==== Working data

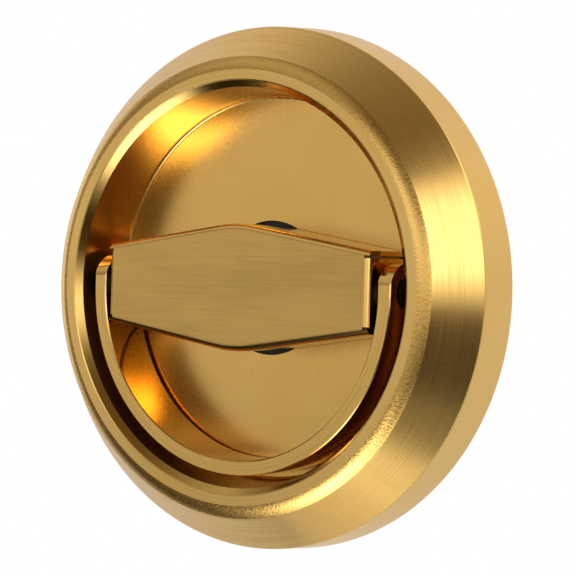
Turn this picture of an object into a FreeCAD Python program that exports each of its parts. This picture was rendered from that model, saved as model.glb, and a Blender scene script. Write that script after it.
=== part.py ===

========
==== Working data

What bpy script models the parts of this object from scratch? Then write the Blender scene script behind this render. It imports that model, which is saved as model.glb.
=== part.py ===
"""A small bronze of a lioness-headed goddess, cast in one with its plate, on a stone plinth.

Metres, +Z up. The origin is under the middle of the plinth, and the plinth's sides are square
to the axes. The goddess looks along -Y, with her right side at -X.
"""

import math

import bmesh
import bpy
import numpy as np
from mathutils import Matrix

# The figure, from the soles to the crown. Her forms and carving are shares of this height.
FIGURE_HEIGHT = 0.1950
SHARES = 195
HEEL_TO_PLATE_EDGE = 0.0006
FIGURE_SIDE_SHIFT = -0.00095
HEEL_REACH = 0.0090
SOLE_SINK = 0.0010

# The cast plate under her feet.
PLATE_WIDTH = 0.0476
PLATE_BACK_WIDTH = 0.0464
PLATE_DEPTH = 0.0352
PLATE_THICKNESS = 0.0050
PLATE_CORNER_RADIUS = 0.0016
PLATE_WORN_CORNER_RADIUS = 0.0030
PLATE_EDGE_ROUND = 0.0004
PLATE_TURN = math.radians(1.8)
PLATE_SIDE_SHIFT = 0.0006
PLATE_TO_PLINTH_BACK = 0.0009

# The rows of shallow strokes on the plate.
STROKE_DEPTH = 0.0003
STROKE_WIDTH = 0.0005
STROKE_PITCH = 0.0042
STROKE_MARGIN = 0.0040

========
==== Working data

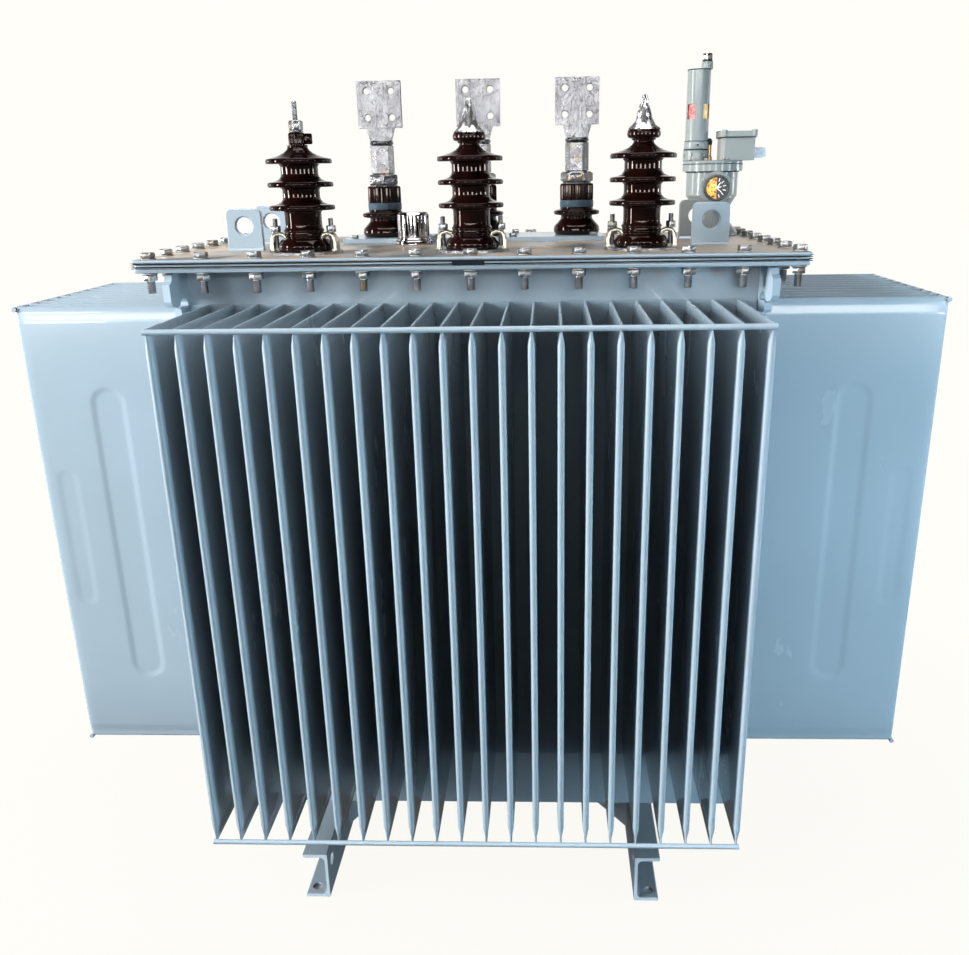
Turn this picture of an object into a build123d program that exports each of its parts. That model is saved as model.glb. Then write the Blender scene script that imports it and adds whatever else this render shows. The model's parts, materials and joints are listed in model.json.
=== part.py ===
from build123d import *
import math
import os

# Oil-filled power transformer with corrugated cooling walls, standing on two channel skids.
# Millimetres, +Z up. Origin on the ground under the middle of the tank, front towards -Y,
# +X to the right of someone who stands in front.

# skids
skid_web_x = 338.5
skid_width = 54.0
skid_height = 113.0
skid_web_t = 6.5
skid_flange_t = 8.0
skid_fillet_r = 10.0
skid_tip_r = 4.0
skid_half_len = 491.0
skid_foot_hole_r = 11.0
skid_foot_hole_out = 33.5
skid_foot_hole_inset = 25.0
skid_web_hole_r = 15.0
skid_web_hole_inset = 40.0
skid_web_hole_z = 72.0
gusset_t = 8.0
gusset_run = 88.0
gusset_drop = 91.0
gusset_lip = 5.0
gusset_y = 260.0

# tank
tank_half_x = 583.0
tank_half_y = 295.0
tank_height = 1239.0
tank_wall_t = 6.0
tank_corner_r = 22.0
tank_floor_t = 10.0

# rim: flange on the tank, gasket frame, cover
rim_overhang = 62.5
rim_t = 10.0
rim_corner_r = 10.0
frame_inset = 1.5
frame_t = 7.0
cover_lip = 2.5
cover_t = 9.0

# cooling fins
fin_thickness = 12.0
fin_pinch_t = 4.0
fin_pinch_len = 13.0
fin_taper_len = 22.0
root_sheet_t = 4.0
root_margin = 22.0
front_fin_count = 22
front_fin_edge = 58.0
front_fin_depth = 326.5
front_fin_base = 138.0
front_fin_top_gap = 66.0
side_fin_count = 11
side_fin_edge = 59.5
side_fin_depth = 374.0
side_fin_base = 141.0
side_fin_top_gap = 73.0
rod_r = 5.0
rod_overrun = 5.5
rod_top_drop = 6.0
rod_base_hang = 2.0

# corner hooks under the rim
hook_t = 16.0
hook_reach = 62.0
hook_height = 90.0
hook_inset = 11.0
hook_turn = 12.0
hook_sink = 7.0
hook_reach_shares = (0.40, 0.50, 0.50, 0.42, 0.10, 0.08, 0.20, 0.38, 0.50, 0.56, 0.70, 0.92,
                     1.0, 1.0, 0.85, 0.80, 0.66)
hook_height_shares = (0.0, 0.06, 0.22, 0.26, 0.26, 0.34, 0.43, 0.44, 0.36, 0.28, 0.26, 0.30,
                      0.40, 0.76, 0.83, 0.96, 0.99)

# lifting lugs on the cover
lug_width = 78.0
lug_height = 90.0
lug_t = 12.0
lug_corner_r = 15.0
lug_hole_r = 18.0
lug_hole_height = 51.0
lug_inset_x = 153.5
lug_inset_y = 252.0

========

Given problem ▸
Your task is to quote exactly the lines beginning with the one that contains "Turn this picture of an object into a build123d" and ending with the one that contains "# +X to the", with nothing left out or added.

Response to this task ▸
Turn this picture of an object into a build123d program that exports each of its parts. That model is saved as model.glb. Then write the Blender scene script that imports it and adds whatever else this render shows. The model's parts, materials and joints are listed in model.json.
=== part.py ===
from build123d import *
import math
import os

# Oil-filled power transformer with corrugated cooling walls, standing on two channel skids.
# Millimetres, +Z up. Origin on the ground under the middle of the tank, front towards -Y,
# +X to the right of someone who stands in front.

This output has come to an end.